The problem:
Read the listing below and copy out every line that holds "down".

◆ ◆ ◆ ◆

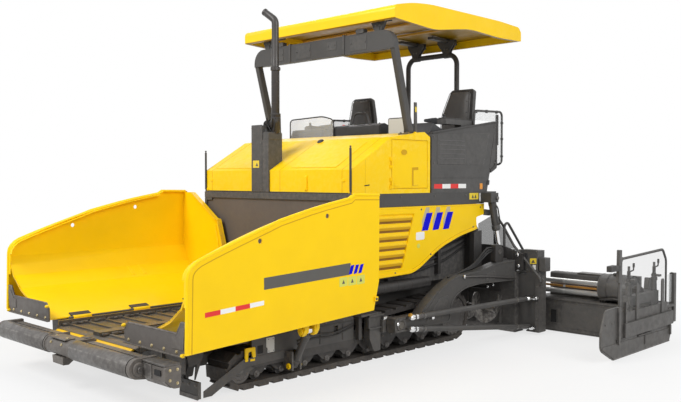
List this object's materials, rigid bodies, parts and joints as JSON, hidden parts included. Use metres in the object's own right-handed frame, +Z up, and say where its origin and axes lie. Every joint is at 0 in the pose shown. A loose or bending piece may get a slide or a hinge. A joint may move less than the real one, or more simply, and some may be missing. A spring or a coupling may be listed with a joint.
{
  "type": "asphalt paver",
  "caption": "Full-size tracked asphalt paver with folding hopper wings, sliding operator stations, a canopy, augers and a telescopic screed that lifts and widens.",
  "frame": {"origin": "centre of the bounding box, on the ground", "axes": "+X the machine's left, +Y its rear, +Z up"},
  "size_m": [6.228, 6.448, 3.88],
  "materials": {
    "yellow_paint": "satin",
    "dark_grey_paint": "satin",
    "light_steel": "brushed",
    "bare_chrome": "polished",
    "black_rubber": "matte",
    "seat_cover": "matte",
    "engine_grey": "matte",
    "console_plastic": "matte"
  },
  "bodies": {
    "chassis": {"main_frame": "dark_grey_paint", "conveyor_floor": "light_steel", "bulkhead": "dark_grey_paint", "engine_block": "engine_grey", "hood": "yellow_paint", "exhaust_box": "dark_grey_paint", "exhaust_stack": "dark_grey_paint", "side_panels": "yellow_paint", "platform": "dark_grey_paint", "control_console": "console_plastic", "canopy": "yellow_paint", "canopy_frame": "dark_grey_paint", "track_frames": "dark_grey_paint", "track_left": "black_rubber", "track_right": "black_rubber", "auger_frame": "dark_grey_paint"},
    "push_beam": {"push_beam": "dark_grey_paint"},
    "screed": {"tow_arms": "dark_grey_paint", "screed_base": "dark_grey_paint"},
    "push_roller_left": {"push_roller_left": "light_steel"},
    "hopper_wing_left": {"wing_left": "yellow_paint", "wing_flap_left": "dark_grey_paint"},
    "wing_cylinder_left": {"wing_cylinder_left": "yellow_paint"},
    "wing_rod_left": {"wing_rod_left": "bare_chrome"},
    "hood_door_left": {"hood_door_left": "yellow_paint"},
    "station_left": {"station_left": "dark_grey_paint", "seat_left": "seat_cover"},
    "auger_left": {"auger_left": "light_steel"},
    "lift_cylinder_left": {"lift_cylinder_left": "dark_grey_paint"},
    "lift_rod_left": {"lift_rod_left": "bare_chrome"},
    "extension_left": {"extension_left": "dark_grey_paint"},
    "end_gate_left": {"end_gate_left": "dark_grey_paint"},
    "push_roller_right": {"push_roller_right": "light_steel"},
    "hopper_wing_right": {"wing_right": "yellow_paint", "wing_flap_right": "dark_grey_paint"},
    "wing_cylinder_right": {"wing_cylinder_right": "yellow_paint"},
    "wing_rod_right": {"wing_rod_right": "bare_chrome"},
    "hood_door_right": {"hood_door_right": "yellow_paint"},
    "station_right": {"station_right": "dark_grey_paint", "seat_right": "seat_cover"},
    "auger_right": {"auger_right": "light_steel"},
    "lift_cylinder_right": {"lift_cylinder_right": "dark_grey_paint"},
    "lift_rod_right": {"lift_rod_right": "bare_chrome"},
    "extension_right": {"extension_right": "dark_grey_paint"},
    "end_gate_right": {"end_gate_right": "dark_grey_paint"}
  },
  "joints": [
    {"name": "push_beam_swing", "type": "hinge", "parent": "chassis", "child": "push_beam", "pos_m": [0, -2.916, 0.39], "axis": [0, 0, 1], "range_deg": [-6, 6]},
    {"name": "screed_lift", "type": "hinge", "parent": "chassis", "child": "screed", "pos_m": [0, -0.136, 0.385], "axis": [1, 0, 0], "range_deg": [0, 9]},
    {"name": "push_roller_spin_left", "type": "hinge", "parent": "push_beam", "child": "push_roller_left", "pos_m": [0.725, -3.136, 0.39], "axis": [1, 0, 0], "continuous": true},
    {"name": "wing_fold_left", "type": "hinge", "parent": "chassis", "child": "hopper_wing_left", "pos_m": [0.78, -1.836, 0.5], "axis": [0, -1, 0], "range_deg": [0, 30]},
    {"name": "wing_cylinder_swing_left", "type": "hinge", "parent": "chassis", "child": "wing_cylinder_left", "pos_m": [1.29, -1.466, 0.15], "axis": [0, -1, 0], "range_deg": [0, 21.3]},
    {"name": "wing_rod_stroke_left", "type": "slide", "parent": "wing_cylinder_left", "child": "wing_rod_left", "axis": [0.4805, 0, 0.877], "range_m": [0, 0.3104]},
    {"name": "hood_door_swing_left", "type": "hinge", "parent": "chassis", "child": "hood_door_left", "pos_m": [1.258, -0.003, 1.98], "axis": [0, 0, -1], "range_deg": [0, 95]},
    {"name": "station_shift_left", "type": "slide", "parent": "chassis", "child": "station_left", "axis": [1, 0, 0], "range_m": [0, 0.3]},
    {"name": "auger_spin_left", "type": "hinge", "parent": "chassis", "child": "auger_left", "pos_m": [0.75, 1.729, 0.33], "axis": [1, 0, 0], "continuous": true},
    {"name": "lift_cylinder_swing_left", "type": "hinge", "parent": "chassis", "child": "lift_cylinder_left", "pos_m": [1.325, 1.784, 1.68], "axis": [1, 0, 0], "range_deg": [-2, 0]},
    {"name": "lift_rod_stroke_left", "type": "slide", "parent": "lift_cylinder_left", "child": "lift_rod_left", "axis": [0, -0.2715, 0.9624], "range_m": [0, 0.3469]},
    {"name": "extension_slide_left", "type": "slide", "parent": "screed", "child": "extension_left", "axis": [-1, 0, 0], "range_m": [0, 1]},
    {"name": "end_gate_lift_left", "type": "slide", "parent": "extension_left", "child": "end_gate_left", "axis": [0, 0, 1], "range_m": [0, 0.15]},
    {"name": "push_roller_spin_right", "type": "hinge", "parent": "push_beam", "child": "push_roller_right", "pos_m": [-0.725, -3.136, 0.39], "axis": [1, 0, 0], "continuous": true},
    {"name": "wing_fold_right", "type": "hinge", "parent": "chassis", "child": "hopper_wing_right", "pos_m": [-0.78, -1.836, 0.5], "axis": [0, 1, 0], "range_deg": [0, 30]},
    {"name": "wing_cylinder_swing_right", "type": "hinge", "parent": "chassis", "child": "wing_cylinder_right", "pos_m": [-1.29, -1.466, 0.15], "axis": [0, 1, 0], "range_deg": [0, 21.3]},
    {"name": "wing_rod_stroke_right", "type": "slide", "parent": "wing_cylinder_right", "child": "wing_rod_right", "axis": [-0.4805, 0, 0.877], "range_m": [0, 0.3104]},
    {"name": "hood_door_swing_right", "type": "hinge", "parent": "chassis", "child": "hood_door_right", "pos_m": [-1.258, -0.003, 1.98], "axis": [0, 0, 1], "range_deg": [0, 95]},
    {"name": "station_shift_right", "type": "slide", "parent": "chassis", "child": "station_right", "axis": [-1, 0, 0], "range_m": [0, 0.3]},
    {"name": "auger_spin_right", "type": "hinge", "parent": "chassis", "child": "auger_right", "pos_m": [-0.75, 1.729, 0.33], "axis": [1, 0, 0], "continuous": true},
    {"name": "lift_cylinder_swing_right", "type": "hinge", "parent": "chassis", "child": "lift_cylinder_right", "pos_m": [-1.325, 1.784, 1.68], "axis": [1, 0, 0], "range_deg": [-2, 0]},
    {"name": "lift_rod_stroke_right", "type": "slide", "parent": "lift_cylinder_right", "child": "lift_rod_right", "axis": [0, -0.2715, 0.9624], "range_m": [0, 0.3469]},
    {"name": "extension_slide_right", "type": "slide", "parent": "screed", "child": "extension_right", "axis": [1, 0, 0], "range_m": [0, 1]},
    {"name": "end_gate_lift_right", "type": "slide", "parent": "extension_right", "child": "end_gate_right", "axis": [0, 0, 1], "range_m": [0, 0.15]}
  ],
  "couplings": [
    {"joint": "wing_cylinder_swing_left", "follows": "wing_fold_left", "ratio": 0.69989},
    {"joint": "wing_rod_stroke_left", "follows": "wing_fold_left", "m_per_rad": 0.58893},
    {"joint": "lift_cylinder_swing_left", "follows": "screed_lift", "ratio": -0.18794},
    {"joint": "lift_rod_stroke_left", "follows": "screed_lift", "m_per_rad": 2.1958},
    {"joint": "wing_cylinder_swing_right", "follows": "wing_fold_right", "ratio": 0.69989},
    {"joint": "wing_rod_stroke_right", "follows": "wing_fold_right", "m_per_rad": 0.58893},
    {"joint": "lift_cylinder_swing_right", "follows": "screed_lift", "ratio": -0.18794},
    {"joint": "lift_rod_stroke_right", "follows": "screed_lift", "m_per_rad": 2.1958}
  ]
}
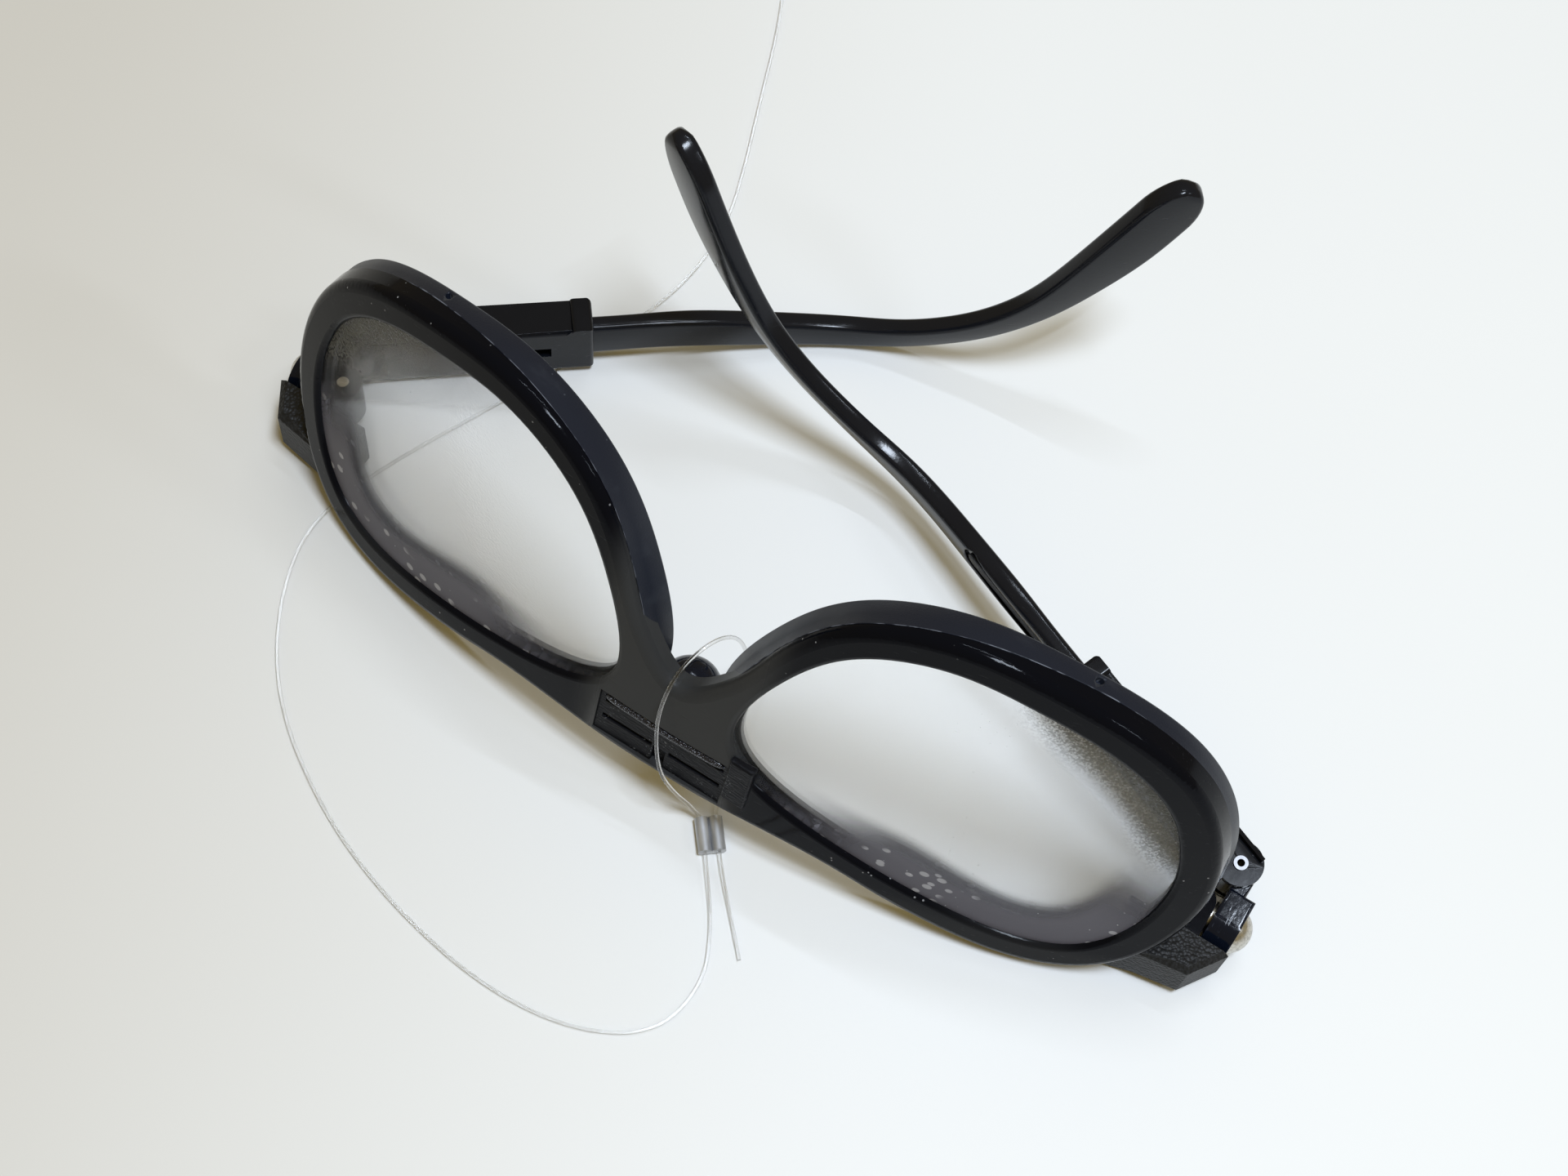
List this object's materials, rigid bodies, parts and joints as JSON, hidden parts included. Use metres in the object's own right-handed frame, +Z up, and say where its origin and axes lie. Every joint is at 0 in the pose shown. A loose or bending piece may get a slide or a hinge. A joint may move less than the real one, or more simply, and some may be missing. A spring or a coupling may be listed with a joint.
{
  "type": "protective eyeglasses",
  "caption": "Clear wraparound eyeglasses with a full black rim, tilting and folding temples that slide for length, cheek guards and a thin nylon tether.",
  "frame": {"origin": "on the table, under the middle of the bridge's front face", "axes": "+X to the wearer's right, +Y from the front towards the ears, +Z up from the table; the eyeglasses lie upside down on their brow edge"},
  "size_m": [0.1516, 0.1648, 0.0559],
  "materials": {
    "frame_plastic": "polished black moulding",
    "lens": "clear, hard coated",
    "grained_plastic": "fine pebble grain",
    "hinge_plastic": "glossy blue-black, handled",
    "temple_plastic": "satin",
    "bridge_metal": "satin, finely scratched",
    "rivet_steel": "satin",
    "crimp_aluminium": "dull, drawn",
    "nylon": "clear monofilament"
  },
  "bodies": {
    "front": {"front_frame": "frame_plastic", "right_lens": "lens", "left_lens": "lens", "right_cheek_guard": "frame_plastic", "left_cheek_guard": "frame_plastic", "nose_saddle": "hinge_plastic", "bridge_insert": "bridge_metal", "bridge_end_block": "hinge_plastic", "right_end_piece": "grained_plastic", "left_end_piece": "grained_plastic", "right_pivot_boss": "frame_plastic", "left_pivot_boss": "frame_plastic", "right_lock_pin": "rivet_steel", "left_lock_pin": "rivet_steel", "right_tilt_rivet": "rivet_steel", "left_tilt_rivet": "rivet_steel", "right_friction_washer": "rivet_steel", "left_friction_washer": "rivet_steel", "tether_loop": "nylon", "tether_line": "nylon", "crimp_sleeve": "crimp_aluminium"},
    "right_link": {"right_hinge_link": "hinge_plastic", "right_hinge_eyelet": "rivet_steel"},
    "right_sleeve": {"right_temple_sleeve": "hinge_plastic"},
    "right_arm": {"right_temple_arm": "temple_plastic"},
    "left_link": {"left_hinge_link": "hinge_plastic", "left_hinge_eyelet": "rivet_steel"},
    "left_sleeve": {"left_temple_sleeve": "hinge_plastic"},
    "left_arm": {"left_temple_arm": "temple_plastic"}
  },
  "joints": [
    {"name": "right_tilt", "type": "hinge", "parent": "front", "child": "right_link", "pos_m": [0.072, 0.0254, 0.0052], "axis": [1, 0, 0], "range_deg": [-10.4, 4.6]},
    {"name": "right_temple_fold", "type": "hinge", "parent": "right_link", "child": "right_sleeve", "pos_m": [0.0697, 0.03221, 0.00686], "axis": [0, 0.1805, -0.9836], "range_deg": [-17.7, 69.2]},
    {"name": "right_length", "type": "slide", "parent": "right_sleeve", "child": "right_arm", "axis": [-0.9342, 0.3509, 0.0644], "range_m": [-0.004, 0.004]},
    {"name": "left_tilt", "type": "hinge", "parent": "front", "child": "left_link", "pos_m": [-0.072, 0.0254, 0.0052], "axis": [1, 0, 0], "range_deg": [0, 10]},
    {"name": "left_temple_fold", "type": "hinge", "parent": "left_link", "child": "left_sleeve", "pos_m": [-0.0697, 0.0324, 0.0056], "axis": [0, 0, 1], "range_deg": [-13, 51.1]},
    {"name": "left_length", "type": "slide", "parent": "left_sleeve", "child": "left_arm", "axis": [0.7782, 0.628, 0], "range_m": [-0.004, 0.004]}
  ],
  "couplings": [
    {"joint": "right_temple_fold", "follows": "left_temple_fold", "ratio": 1.3523}
  ]
}
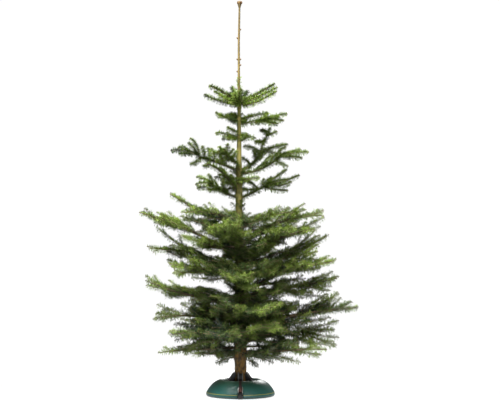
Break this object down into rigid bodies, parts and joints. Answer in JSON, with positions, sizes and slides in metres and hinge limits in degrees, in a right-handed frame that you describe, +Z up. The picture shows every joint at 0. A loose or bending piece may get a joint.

◆ ◆ ◆ ◆

Output for this task:
  "frame": {"origin": "on the table, under the middle of the bridge's front face", "axes": "+X to the wearer's right, +Y from the front towards the ears, +Z up from the table; the eyeglasses lie upside down on their brow edge"},
Break this object down into rigid bodies, parts and joints. Answer in JSON, with positions, sizes and slides in metres and hinge limits in degrees, in a right-handed frame that you describe, +Z up. The picture shows every joint at 0. A loose or bending piece may get a joint.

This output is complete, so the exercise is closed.